100 Jahre Biene MajaEinzelrezension
“Am Anfang war die Biene Maja.” Dieses Zitat aus dem Buch (143) mag sinngemäß für so vieles gelten, was mit “Biene Maja” verbunden wird, was sie wirklich ist, was sie ausgelöst und bewirkt hat, wie mit ihr umgegangen wurde und wird, wo und wie sie lebt, welchen Charakter sie hat. Dabei ist eines besonders verwunderlich: eigentlich kennen wir alle “Biene Maja”, oder – besser gesagt – wir alle meinen, sie zu kennen. Und doch gab es bisher lediglich hier und da wissenschaftliche Auseinandersetzungen und Beiträge zu dieser literarischen und medialen Figur und zu seinem Schöpfer und zu seinen Nach-Schöpfern. Bis 2014.

Den 100. Geburtstag der Erstveröffentlichung des Buches Die Biene Maja und ihre Abenteuer nutzte Harald Weiß an der Universität Tübingen im Sommersemester 2012 für eine vorbildliche Vortragsreihe. Eingeladen waren Fachleute ganz unterschiedlicher Provenienz. Eine treffliche Gelegenheit, die der Biene-Maja-Fachmann eröffnete, um nunmehr fundiert und kompetent zentrale und wesentliche Aspekte zum Autor, zum Buch, zu medialen Verarbeitungen und zu den vielfältigen Rezeptionen zu erarbeiten und zu diskutieren.

Wer war der Autor Waldemar Bonsels? Harald Weiß geht auf seine Lebensspur, entdeckt Details, auch unbekannte, fügt vieles zueinander und hält sich bei allem mit Interpretationen und Bewertungen zurück. Vielleicht gelingt es gerade deswegen, die Individualität Bonsels besser zu verstehen, auch seine Beziehungen und Freundschaften und seine Einstellung zum NS-Regime.

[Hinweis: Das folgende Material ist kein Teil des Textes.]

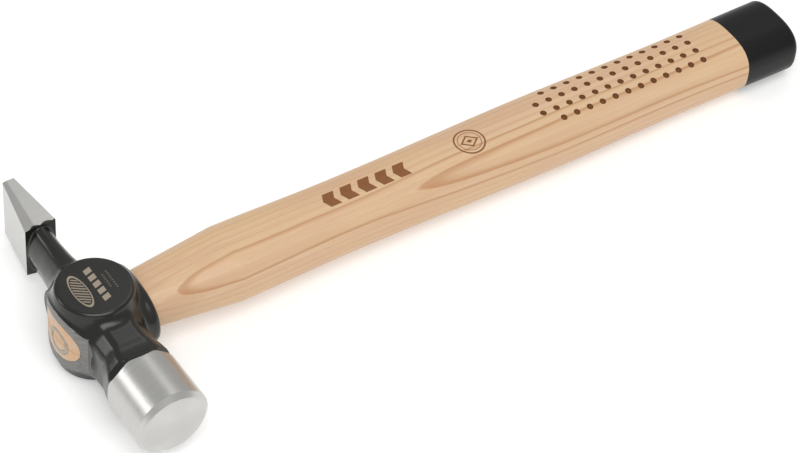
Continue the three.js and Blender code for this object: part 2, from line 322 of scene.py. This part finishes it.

Mit der Textanalyse, die Bettina Kümmerling-Meibauer unter dem Stichwort “Crossover Literatur” (45 ff.) vornimmt, wird der Text von seinen vorurteilsbeladenen Einschätzungen befreit. Die erarbeiteten vielschichtigen und differenzierten Aspekte zeigen den historisch besonderen Wert des Textes. Das bietet zugleich die Möglichkeiten, dort in der kinderliterarischen Forschung anzuknüpfen, wenn sie denn sozial-historisch und kritisch aufgestellt ist.

Feinfühlend arbeitet Jürg Häusermann ein Phänomen der “Biene Maja” heraus, das den Text begleitet und ihn zugleich unterlegt: die Lieder und insgesamt die Klanglandschaften (Soundscapes). Das ist etwas, was diesem Text speziell und eigen ist, leider bei den medialen Vermarktungen ausgespart wurde und lediglich mit dem (neuen) Titellied zur Fernsehserie seit 1976 Maja-Kultstatus bekommt.

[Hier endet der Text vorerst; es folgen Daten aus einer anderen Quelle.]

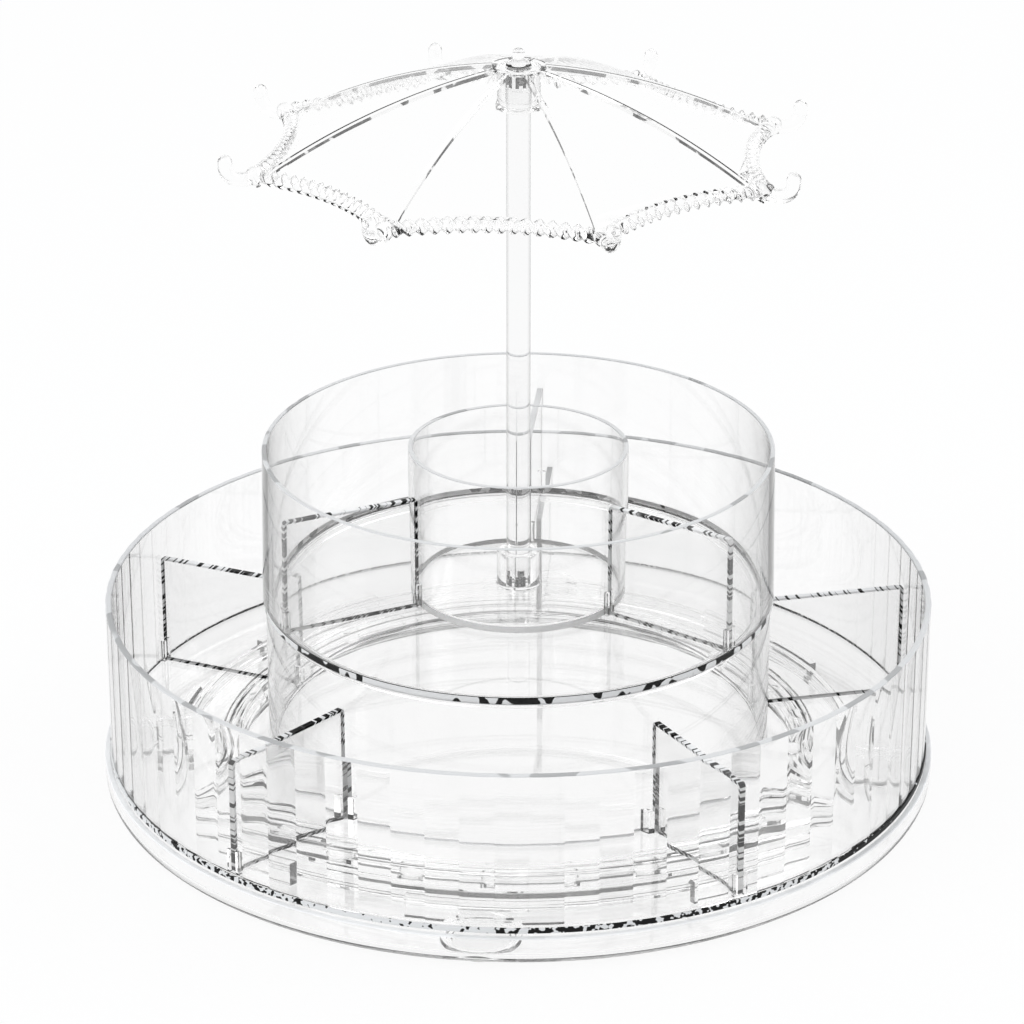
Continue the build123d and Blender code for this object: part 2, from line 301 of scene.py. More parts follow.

Ist “Biene Maja ein Klassiker? Dieser Frage geht Kaspar Maase nach. Die Vielschichtigkeit seiner Antworten liest sich überzeugend, auch weil sie historisch und gesellschaftlich fundiert sind, und ergänzt deutlich die entsprechenden Diskussionen in der Kinder- und Jugendliteraturforschung, die aktuell etwas stiller geführt wird.

Mit der “Schlacht der Bienen und Hornissen”, dem vorletzten Buch-Kapitel, zugleich der letzten Folge der ersten Trickfilm-Staffel von 1976, setzt sich Martin Loiperdinger auseinander. Gerade dieses Kapitel war immer wieder Anlass zu vernichtender Kritik am Gesamtwerk und auch an der Person Waldemar Bonsels’. Dem nimmt Martin Loiperdinger nicht die Spitze. Doch gelingt es ihm vorzüglich, durch vergleichende Analysen verschiedener Fassungen, ausgehend vom Buch über die Filme von 1926 und 1934 bis 1976, Akzente und Positionen zu entdecken und herauszustellen.

Die NS-Zeit und Waldemar Bonsels – das liegt im zentralen Blick des Beitrages “Maja, Shakespeare und Herr Goebbels” von Harald Weiß. Dabei stellt er deutlich strukturiert die eigen verquere Kulturpolitik dieser Zeit dar, arbeitet Bonsels’ eigensinnige Maja-Umgestaltung heraus und entwickelt und begründet intensiv den Adaptionsansatz, den Thea von Harbou seinerzeit in einem Drehbuch verfasste.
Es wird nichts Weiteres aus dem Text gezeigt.